Trotski consideraba que el estalinismo era una fuerza contrarrevolucionaria, ajena al socialismo. Pero a la vez afirmaba que la URSS continuaba siendo un Estado de los trabajadores —que lo continuaría siendo al menos por un tiempo—, debido a la propiedad estatal de los medios de producción. Este segundo principio fue luego abandonado por los trotskistas ingleses, pero ha servido de excusa a quienes han tratado de aferrarse de cualquier explicación para justificar una defensa de la desaparecida Unión Soviética.
En ambos aspectos hay elementos para que fundamenten sus esperanzas quienes consideran posible un renacimiento del comunismo. Los que piensan que, en última instancia, el estalinismo significó el principio del fin —y que se trató de un fenómeno político aislado, no inherente al sistema y propio de la URSS— pueden estar conformes con seguir apoyando a Castro.

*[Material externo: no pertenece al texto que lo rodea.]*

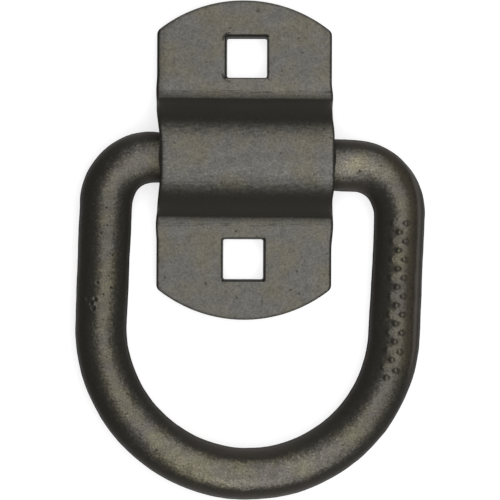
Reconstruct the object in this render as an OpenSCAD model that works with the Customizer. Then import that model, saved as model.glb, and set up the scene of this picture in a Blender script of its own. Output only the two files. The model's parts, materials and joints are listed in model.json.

Por otra parte, los que creen que el problema radica en que de la forma que se ejerció, la propiedad estatal de los medios de producción no resuelve los problemas sociales y económicos, sino que los aumenta, deben buscar soluciones alejadas del tipo de capitalismo o “caudillismo” de Estado que en la actualidad impera en Cuba.
Hablar hoy en la Isla del revolucionario ruso asesinado puede ser una buena catarsis. Pero los remedios sentimentales carecen de ejecutoria política, y aunque alguna herramienta puede resultar útil —no precisamente un piolet—, las soluciones hay que ir a buscarlas fuera de Coyoacán.